Every family that was resettled yesterday had faced persecution in Iraq in the past three years. Among those who left were a man who survived a kidnapping, a family targeted for their moderate religious views and a young mother who has been living alone in Syria for the past year after her husband was abducted and never heard of again. She will be reunited with her parents who are now living in Germany; they will help to take care of her young children.
Germany was responding to a decision by the Council of the European Union on 27 November 2008 that encouraged the resettlement of up to 10,000 Iraqi refugees in 2009. The government is offering 2,500 places for Iraqi refugees - 2,000 from Syria and 500 from Jordan. UNHCR very much appreciates the speed of the response by the German government; with this planeload of refugees departing only three months after the decision was made by the German Interior Ministers Conference on 5 December. Some countries can take years to resettle refugees.
This is the first time Germany has initiated such a programme since the early 1980s, when Vietnamese boat people were resettled. They are joining 15 other countries that have offered resettlement to Iraqi refugees since 2003. UNHCR supports a humanitarian resettlement programme which responds to the needs of the most vulnerable individuals.

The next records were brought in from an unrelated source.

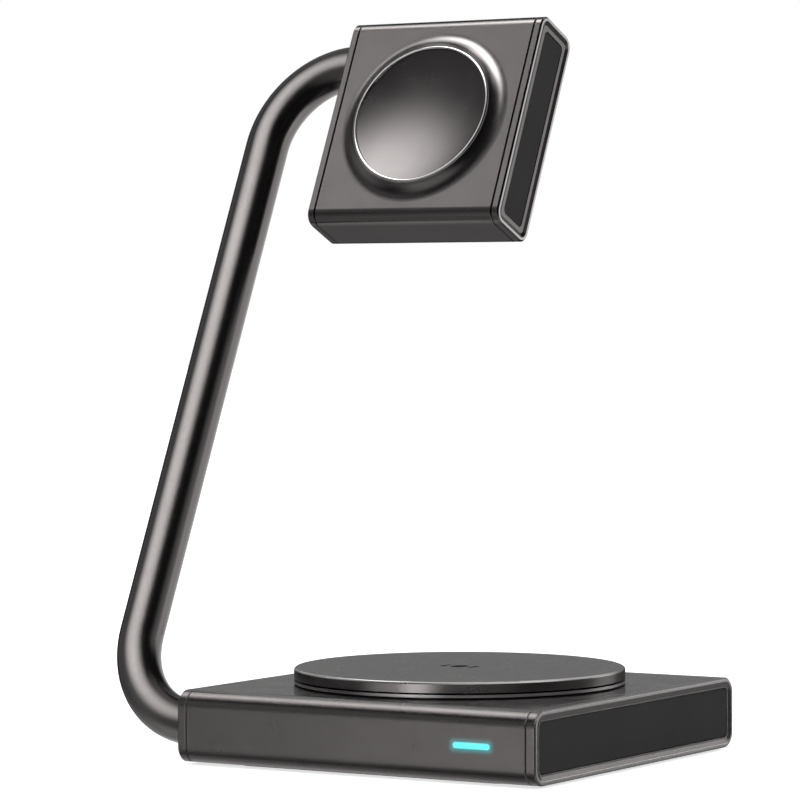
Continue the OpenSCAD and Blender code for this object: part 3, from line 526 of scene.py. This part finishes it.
def tent_material(name, cards, outermost):
    """The cards' light. An inner tent is clear, so that the ones outside it show through."""
    n = Nodes(bpy.data.materials.new(name))
    place = n.place()
    total = FLOOD
    for card_name, *numbers in cards:
        light = card_light(n, place, *numbers)
        light.node.label = card_name
        total = n.math("ADD", light, total)
    shown = n.add("ShaderNodeEmission", Color=WHITE, Strength=total).outputs[0]
    if not outermost:
        shown = n.add_shaders(shown, n.add("ShaderNodeBsdfTransparent").outputs[0])
    n.show(shown)
    return n.owner


def add_tent(name, cards, radius, linked, outermost=False):
    """A large round tent that only reflections see, with bright cards and dark gaps between them.

    It lights the linked nodes alone. The outermost tent lights all but them.
    """
    mesh = bpy.data.meshes.new(name)
    made = bmesh.new()
    bmesh.ops.create_uvsphere(made, u_segments=TENT_SEGMENTS, v_segments=TENT_RINGS, radius=radius)
    made.to_mesh(mesh)
    made.free()
    tent = link(bpy.data.objects.new(name, mesh))
    group = bpy.data.collections.new(name + "_receivers")
    for node in linked:
        group.objects.link(nodes[node])
    for item in group.collection_objects:
        item.light_linking.link_state = "EXCLUDE" if outermost else "INCLUDE"
    tent.light_linking.receiver_collection = group
    tent.data.materials.append(tent_material(name + "_cards", cards, outermost))
    for kind in ("camera", "diffuse", "transmission", "volume_scatter", "shadow"):
        setattr(tent, "visible_" + kind, False)


def add_lamp(name, place, size, power):
    data = bpy.data.lights.new(name, "AREA")
    data.shape = "SQUARE"
    data.size = size
    data.energy = power
    lamp = link(bpy.data.objects.new(name, data))
    lamp.location = place
    lamp.rotation_euler = (Vector(LAMP_TARGET) - Vector(place)).to_track_quat("-Z", "Y").to_euler()
    lamp.visible_glossy = False


def add_world():
    world = bpy.data.worlds.new("studio")
    bpy.context.scene.world = world
    n = Nodes(world, "ShaderNodeOutputWorld")
    strength = n.spread(n.background_ray(), 0.0, 1.0, WORLD_LIGHT, WORLD_SEEN)
    n.show(n.add("ShaderNodeBackground", Color=WHITE, Strength=strength).outputs[0])


def add_stage():
    add_floor()
    head = [name for name in nodes if name.startswith("head_") or name == "dish_ring"]
    others = head + ["dish_cover", "arm_tube"]
    add_tent("head_tent", HEAD_CARDS, TENT_RADIUS, head)
    add_tent("dish_tent", DISH_CARDS, TENT_RADIUS + TENT_STEP, ["dish_cover"])
    add_tent("tube_tent", TUBE_CARDS, TENT_RADIUS + 2 * TENT_STEP, ["arm_tube"])
    add_tent("base_tent", BASE_CARDS, TENT_RADIUS + 3 * TENT_STEP, others, outermost=True)
    add_lamp("key_lamp", **KEY_LAMP)
    add_lamp("fill_lamp", **FILL_LAMP)
    add_world()
    bpy.context.scene.view_settings.view_transform = "Standard"


add_camera()
dress_cad()
add_stage()
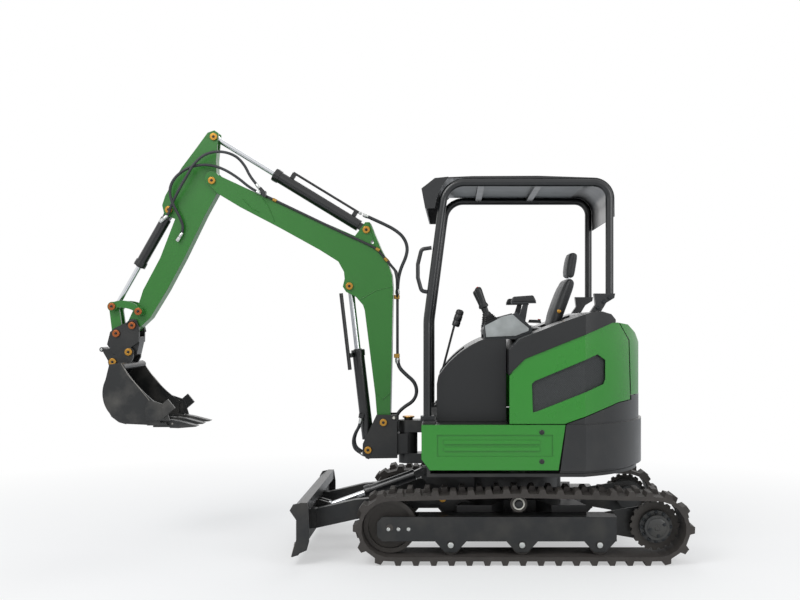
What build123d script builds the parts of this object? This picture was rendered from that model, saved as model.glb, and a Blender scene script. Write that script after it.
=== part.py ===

Germany is providing a very positive example, which we hope will inspire other European countries to consider resettling Iraqi refugees during 2009. We estimate over 60,000 Iraqi refugees need resettlement from Iraq's neighbouring countries, the majority in Syria and Jordan. Last year 17,770 Iraqi refugees were resettled to third countries, mostly in the west. It is hoped a much larger number will be accepted and resettled this year.
There is huge pressure from the Iraqi refugee community for resettlement, as is seen every Tuesday morning when the UNHCR Damascus office conducts resettlement counselling sessions. For the past year, there have never been less than 2,000 refugees at these counselling days.
UNHCR hands over camp for internally displaced Iraqis: UNHCR has completed and handed over to Iraqi authorities a camp for internally displaced people at Bastasen, in Zharawa Sub-District, in the Kurdistan region. Establishment of the camp began in December. It was built to accommodate 45 displaced Iraqi families - about 270 people - who fled their homes in the insecure Iraq-Iran border region early last year. Two tents and a separate bathroom are allocated to each family in the camp, which covers an area of 8,280 square metres. A water system has also been installed.